An obstetrics nurse is a nursing professional who works with women throughout pregnancy, as well as during childbirth. This may include evaluation and care during labor and delivery, and postpartum care of the mother and child. Nurses in this field may treat patients throughout the process or focus solely on perinatal care or labor and delivery.
An individual who is interested in becoming an obstetrics nurse should earn, at the very least, a licensed practical nurse (LPN) degree. Due to the specialized care required in this field, many employers prefer those nurses with a bachelor of science degree in nursing (BSN). After earning such a degree, students in the United States are required to become licensed, by taking an exam given by their home state’s board of nursing. Further certification in obstetrics may then be obtained through the National Certification Corporation (NCC).
Once properly educated and licensed, an obstetrics nurse can seek a job in a doctor’s office or hospital. Duties in a physician's office may include taking vital signs, assisting with examinations and procedures, completing assessments, and maintaining examination rooms. In a hospital setting, the nurse may be asked to prepare delivery rooms, sterilize instruments, prepare patients, monitor patients, assist the doctor throughout the delivery, and provide care for babies immediately following birth.
During labor and delivery, the obstetrics nurse will monitor the patient as well as the fetus. Responsibilities typically include administration of medications to control pain, or substances like Rh immune-globulin and pitocin, or other drugs ordered by the doctor. It is the role of the nurse to report the patients' conditions and the progress of labor to the attending physician. The nurse provides most of the patient care up to the point of delivery, when the physician steps in and the nurse assists him.
In a hospital, an obstetrics nurse will likely offer support and education to postpartum mothers. By providing information and care, the nurse may help new mothers learn to care for themselves, as well as meet the needs of their newborns. Information about breastfeeding, care of the child’s umbilical cord, and general child care education may be offered, in adddition to instruction on personal postpartum care for the mother. Providing this instruction and care can help new parents learn, and adjust to parenthood.

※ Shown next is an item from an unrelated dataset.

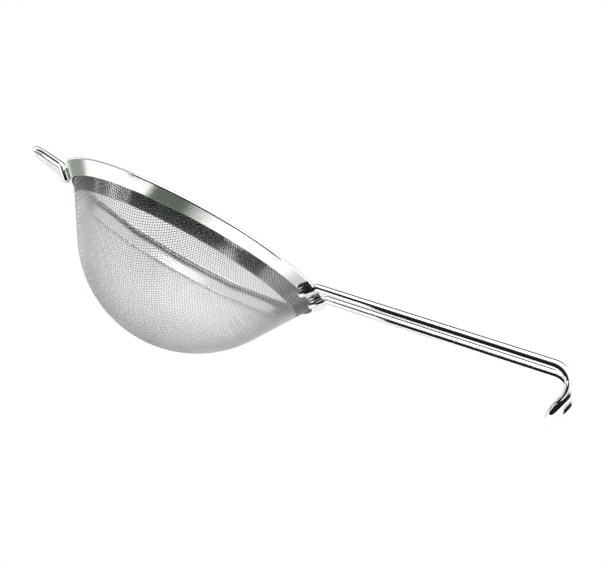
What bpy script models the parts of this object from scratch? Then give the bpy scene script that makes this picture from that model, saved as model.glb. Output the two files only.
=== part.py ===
import math

import bpy
from mathutils import Vector

# ---- driving dimensions, metres and degrees; the bowl axis is Z, the handle points along +X ----
rim_radius = 0.0404            # where the flare and the lip would meet if the fold were sharp
flare_run = 0.00384            # how far the flared outer ring runs in from there to its lower edge
skirt_drop = 0.0036            # height of the flared outer ring
band_sheet = 0.0005            # sheet thickness of the outer ring
lip_width = 0.0030             # the flat top lip, inward from the fold
lip_round = 0.0003             # outside radius of the folded top edge; it brings the rim to 40 mm

mesh_sheet = 0.0005            # depth of the woven layer
mesh_slope = 33.5              # bowl side, degrees from the bowl axis
bowl_depth = 0.0312            # top lip to the outside of the bowl's lowest point
hem_lift = 0.0003              # the crease of the mesh above the lower edge of the outer ring
hem_top_gap = 0.0003           # between the mesh edge and the lip

ring_sheet = 0.0005            # sheet thickness of the inner ring
ring_top_gap = 0.0003          # between the inner ring and the lip
flange_drop = 0.0061           # top lip to the lower edge of the inner ring

wire_radius = 0.00105          # handle and rest wire
handle_spacing = 0.0085        # between the centres of the two handle legs
handle_rise = 4.67             # degrees above the rim plane
handle_height = -0.0001        # centre of the legs above the rim plane, taken just outside the rim
handle_clear = 0.0076          # distance outside the rim where that height is taken
foot_bend = 0.0025             # centre line radius where a foot turns into its leg
handle_length = 0.0658         # from the rim to where the leg line and the hook line cross
hook_turn = 114.7              # degrees turned by the hook
hook_bend = 0.0048             # centre line radius of the hook
hook_tail = 0.0004             # straight wire after the hook, before the closing U

rest_half_width = 0.0222       # bowl axis to a rest leg's centre
rest_length = 0.0136           # from the rim to the front bar's centre
rest_corner = 0.0140           # centre line radius of the two front corners
rest_rise = 9.1                # degrees above the rim plane
rest_foot_short = 0.0010       # the rest wire stops this far above the ring's lower edge
rest_bend_spare = 0.0002       # how much wider than the wire's radius its foot bends are

layer_gap = 0.0003             # clear space between sheet layers
weld_gap = 0.0003              # clear space between a wire and the ring it is welded to

round_steps = 80
bowl_steps = 18
arc_steps = 9


def clear_scene():
    for item in list(bpy.data.objects):
        bpy.data.objects.remove(item, do_unlink=True)


def steel(name, colour, roughness):
    material = bpy.data.materials.new(name)
    material.use_nodes = True
    shader = material.node_tree.nodes["Principled BSDF"]
    shader.inputs["Base Color"].default_value = (*colour, 1.0)
    shader.inputs["Metallic"].default_value = 1.0
    shader.inputs["Roughness"].default_value = roughness
    return material


def add_object(name, data, material):
    item = bpy.data.objects.new(name, data)
    item.data.materials.append(material)
    part.objects.link(item)
    return item


def offset_line(points, distance):
    """Move an open (r, z) line sideways, to its left, with mitred corners."""
    normals = []
    for a, b in zip(points, points[1:]):
        along = (b - a).normalized()
        normals.append(Vector((-along.y, along.x)))
    moved = []
    for index, point in enumerate(points):
        before = normals[max(index - 1, 0)]
        after = normals[min(index, len(normals) - 1)]
        mitre = (before + after).normalized()
        moved.append(point + mitre * (distance / mitre.dot(before)))
    return moved


def rounded(points, radii, steps=arc_steps):
    """Replace each inner corner of a line by an arc of the given radius (2-D or 3-D points)."""
    line = [points[0].copy()]
    for before, corner, after, radius in zip(points, points[1:], points[2:], radii):
        to_before = (before - corner).normalized()
        to_after = (after - corner).normalized()
        half = to_before.angle(to_after) / 2
        if radius <= 0 or abs(half - math.pi / 2) < 1e-4:
            line.append(corner.copy())
            continue
        middle = (to_before + to_after).normalized()
        centre = corner + middle * (radius / math.sin(half))
        start = corner + to_before * (radius / math.tan(half)) - centre
        side = -to_before
        turn = math.pi - 2 * half
        for step in range(steps + 1):
            angle = turn * step / steps
            line.append(centre + start * math.cos(angle) + side * radius * math.sin(angle))
    line.append(points[-1].copy())
    return line


def revolve(name, outline, material, steps=round_steps):
    """Spin a closed (r, z) outline, or one that starts and ends on the axis, about Z."""
    mesh = bpy.data.meshes.new(name)
    vertices = [(point.x, 0.0, point.y) for point in outline]
    on_axis = outline[0].x < 1e-7 and outline[-1].x < 1e-7
    edges = [(i, i + 1) for i in range(len(vertices) - 1)]
    if not on_axis:
        edges.append((len(vertices) - 1, 0))
    mesh.from_pydata(vertices, edges, [])
    item = add_object(name, mesh, material)
    screw = item.modifiers.new("Screw", "SCREW")
    screw.steps = steps
    screw.render_steps = steps
    screw.use_merge_vertices = True
    screw.merge_threshold = 0.00001
    screw.use_normal_calculate = True
    screw.use_smooth_shade = True
    return item


def sheet_outline(line, inner_line):
    return list(line) + list(reversed(inner_line))


def wire(name, points, material):
    curve = bpy.data.curves.new(name, "CURVE")
    curve.dimensions = "3D"
    spline = curve.splines.new("POLY")
    spline.points.add(len(points) - 1)
    for target, point in zip(spline.points, points):
        target.co = (point.x, point.y, point.z, 1.0)
    curve.bevel_depth = wire_radius
    curve.bevel_resolution = 2
    curve.use_fill_caps = True
    return add_object(name, curve, material)


clear_scene()
part = bpy.data.collections.new("tea_strainer")
bpy.context.scene.collection.children.link(part)

# ---- the section of the band: the outer ring, the mesh edge and the inner ring, outside to inside ----
skirt_low = Vector((rim_radius - flare_run, -skirt_drop))
rim_edge = Vector((rim_radius, 0.0))
up_skirt = (rim_edge - skirt_low).normalized()
inward = Vector((-up_skirt.y, up_skirt.x))

lip_end = Vector((rim_radius - lip_width, 0.0))
band_outer = rounded([skirt_low, rim_edge, lip_end], [lip_round], 4)
band_inner = offset_line([skirt_low, rim_edge, lip_end], band_sheet)
rim_band = revolve("rim_band", sheet_outline(band_outer, band_inner), steel("band_steel", (0.80, 0.80, 0.79), 0.18))

# ---- the mesh: a hem between the rings, a straight side and a round bottom ----
slope = math.radians(mesh_slope)
hem_offset = band_sheet + layer_gap + mesh_sheet / 2
hem_low = skirt_low + inward * hem_offset + up_skirt * hem_lift
hem_top_height = -band_sheet - hem_top_gap - inward.y * mesh_sheet / 2
hem_top = hem_low + up_skirt * ((hem_top_height - hem_low.y) / up_skirt.y)
apex = -(bowl_depth - mesh_sheet / 2)
down_side = Vector((-math.sin(slope), -math.cos(slope)))
# the round bottom touches the side line and has its lowest point on the axis at the apex
out_of_side = Vector((math.cos(slope), -math.sin(slope)))
reach = hem_low.dot(out_of_side)
bowl_radius = (reach + apex * math.sin(slope)) / (1 - math.sin(slope))
bowl_centre = Vector((0.0, apex + bowl_radius))
middle = [hem_top, hem_low]
for step in range(bowl_steps + 1):
    angle = -slope - (math.pi / 2 - slope) * step / bowl_steps
    middle.append(bowl_centre + Vector((math.cos(angle), math.sin(angle))) * bowl_radius)
middle[-1].x = 0.0
outer_line = offset_line(middle, mesh_sheet / 2)
inner_line = offset_line(middle, -mesh_sheet / 2)
for line in (outer_line, inner_line):
    line[-1].x = 0.0
mesh_outline = list(reversed(outer_line)) + inner_line
mesh_bowl = revolve("mesh_bowl", mesh_outline, steel("mesh_steel", (0.70, 0.71, 0.70), 0.35))

# ---- the inner ring: behind the hem, then down behind the side of the bowl as a flange ----
ring_offset = hem_offset + mesh_sheet / 2 + layer_gap
ring_top_height = -band_sheet - ring_top_gap - ring_sheet
ring_start = skirt_low + inward * ring_offset
ring_top = ring_start + up_skirt * ((ring_top_height - ring_start.y) / up_skirt.y)
side_gap = mesh_sheet / 2 + layer_gap
side_start = hem_low - out_of_side * side_gap
# where the lining line meets the flange line
cross = up_skirt.x * down_side.y - up_skirt.y * down_side.x
along = ((side_start - ring_start).x * down_side.y - (side_start - ring_start).y * down_side.x) / cross
ring_crease = ring_start + up_skirt * along
flange_low = ring_crease + down_side * ((-flange_drop - ring_crease.y) / down_side.y)
ring_outer = [flange_low, ring_crease, ring_top]
ring_inner = offset_line(ring_outer, ring_sheet)
clamp_ring = revolve("clamp_ring", sheet_outline(ring_outer, ring_inner), steel("ring_steel", (0.76, 0.76, 0.75), 0.2))

# ---- the wires: their feet stand off the outer ring by the weld gap ----
stand_off = wire_radius + weld_gap
foot_low = skirt_low - inward * stand_off
foot_top = rim_edge - inward * stand_off


def at_side(point, y):
    """An (r, z) point of the band section, on the handle side, at a given y."""
    return Vector((math.sqrt(point.x ** 2 - y * y), y, point.y))


def handle_leg(y):
    low = at_side(foot_low, y)
    top = at_side(foot_top, y)
    rise = math.radians(handle_rise)
    leg_from = Vector((rim_radius + handle_clear, y, handle_height))
    leg_along = Vector((math.cos(rise), 0.0, math.sin(rise)))
    foot_along = (top - low).normalized()
    # the foot line and the leg line cross at the bend
    cross = foot_along.x * leg_along.z - foot_along.z * leg_along.x
    gap = leg_from - low
    bend = low + foot_along * ((gap.x * leg_along.z - gap.z * leg_along.x) / cross)
    bend.y = y
    hook = leg_from + leg_along * ((handle_length - handle_clear) / leg_along.x)
    turn = math.radians(handle_rise - hook_turn)
    tail_along = Vector((math.cos(turn), 0.0, math.sin(turn)))
    tail = hook_bend * math.tan(math.radians(hook_turn) / 2) + hook_tail
    tip = hook + tail_along * tail
    return rounded([low, bend, hook, tip], [foot_bend, hook_bend]), tail_along


def handle_path():
    near, along = handle_leg(-handle_spacing / 2)
    far, _ = handle_leg(handle_spacing / 2)
    centre = (near[-1] + far[-1]) / 2
    half = handle_spacing / 2
    turn = []
    for step in range(1, arc_steps):
        angle = math.pi * step / arc_steps
        turn.append(centre + Vector((0.0, -half, 0.0)) * math.cos(angle) + along * (half * math.sin(angle)))
    return near + turn + list(reversed(far))


def rest_path():
    half = rest_half_width
    rise = math.tan(math.radians(rest_rise))
    reach = rim_radius + rest_length
    foot_round = wire_radius + rest_bend_spare

    def foot(side):
        angle = math.asin(half / foot_top.x)
        def on_cone(point):
            return Vector((-point.x * math.cos(angle), side * point.x * math.sin(angle), point.y))
        return on_cone(foot_low + up_skirt * rest_foot_short), on_cone(foot_top)

    near_low, near_top = foot(-1)
    far_low, far_top = foot(1)
    front_height = near_top.z + (reach + near_top.x) * rise
    near_front = Vector((-reach, -half, front_height))
    far_front = Vector((-reach, half, front_height))
    corners = [near_low, near_top, near_front, far_front, far_top, far_low]
    return rounded(corners, [foot_round, rest_corner, rest_corner, foot_round])


wire_steel = steel("wire_steel", (0.82, 0.82, 0.81), 0.12)
handle_wire = wire("handle_wire", handle_path(), wire_steel)
rest_wire = wire("rest_wire", rest_path(), steel("rest_steel", (0.82, 0.82, 0.81), 0.12))

# ---- stand the part on the ground, its bounding box centred over the origin ----
bpy.context.view_layer.update()
graph = bpy.context.evaluated_depsgraph_get()
places = []
for item in part.objects:
    shape = item.evaluated_get(graph)
    places += [shape.matrix_world @ vertex.co for vertex in shape.to_mesh().vertices]
    shape.to_mesh_clear()
low = [min(place[axis] for place in places) for axis in range(3)]
high = [max(place[axis] for place in places) for axis in range(3)]
shift = Vector((-(low[0] + high[0]) / 2, -(low[1] + high[1]) / 2, -low[2]))
for item in part.objects:
    item.location = item.location + shift
bpy.context.view_layer.update()
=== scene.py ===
import math

import bpy
import numpy as np
from mathutils import Matrix, Vector


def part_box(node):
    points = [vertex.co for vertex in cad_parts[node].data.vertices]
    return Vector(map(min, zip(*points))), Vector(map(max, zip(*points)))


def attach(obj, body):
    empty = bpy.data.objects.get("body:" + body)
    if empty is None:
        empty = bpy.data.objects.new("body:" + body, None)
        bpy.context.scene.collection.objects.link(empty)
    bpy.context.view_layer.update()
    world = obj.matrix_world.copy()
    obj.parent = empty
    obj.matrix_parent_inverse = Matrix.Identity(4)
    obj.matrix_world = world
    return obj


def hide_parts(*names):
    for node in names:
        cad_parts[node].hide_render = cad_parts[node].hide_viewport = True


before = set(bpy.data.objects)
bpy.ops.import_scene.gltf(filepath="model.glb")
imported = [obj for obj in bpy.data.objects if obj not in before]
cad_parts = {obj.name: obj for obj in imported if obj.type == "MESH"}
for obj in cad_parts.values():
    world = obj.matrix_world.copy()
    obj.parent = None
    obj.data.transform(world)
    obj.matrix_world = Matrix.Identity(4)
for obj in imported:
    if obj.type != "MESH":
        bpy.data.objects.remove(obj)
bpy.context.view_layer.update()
print("frame loaded:", sorted(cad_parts))

bandLow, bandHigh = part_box("rim_band")
ringLow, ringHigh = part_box("clamp_ring")
bowlLow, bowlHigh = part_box("mesh_bowl")
rimCentre = Vector(((bandLow.x + bandHigh.x) / 2, (bandLow.y + bandHigh.y) / 2, bandHigh.z))
rimRadius = (bandHigh.x - bandLow.x) / 2
skirtDrop = bandHigh.z - bandLow.z
flangeDrop = bandHigh.z - ringLow.z
bowlDepth = bandHigh.z - bowlLow.z
shape = bpy.context.scene.collection


def addPiece(name, points, faces, material, slot, stands=None):
    mesh = bpy.data.meshes.new(name)
    mesh.from_pydata([tuple(p) for p in points], [], [tuple(f) for f in faces])
    mesh.polygons.foreach_set("use_smooth", [True] * len(mesh.polygons))
    mesh.materials.append(material)
    mesh.update()
    piece = bpy.data.objects.new(name, mesh)
    shape.objects.link(piece)
    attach(piece, "root")
    if stands:
        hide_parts(*stands)
    print("made", name, len(mesh.polygons), "faces")
    return piece


def offsetLine(points, distance):
    # moves an open line in the section sideways, to its left
    normals = []
    for a, b in zip(points, points[1:]):
        along = (b - a).normalized()
        normals.append(Vector((-along.y, along.x)))
    moved = []
    for index, point in enumerate(points):
        before, after = normals[max(index - 1, 0)], normals[min(index, len(normals) - 1)]
        mitre = (before + after).normalized()
        moved.append(point + mitre * (distance / mitre.dot(before)))
    return moved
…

While labor and delivery is often predictable, an obstetrics nurse must be prepared to handle unexpected complications for the mother or baby. Pre-term labor with premature delivery may indicate the need for emergency care for the newborn. Prolonged labor may put the fetus at risk for stress and infection. A breech birth can cause significant discomfort and may necessitate a Caesarean section to deliver the baby. These and other complications require an obstetrics nurse to work quickly, in conjunction with the doctor, to ensure the safety of both the mother and infant.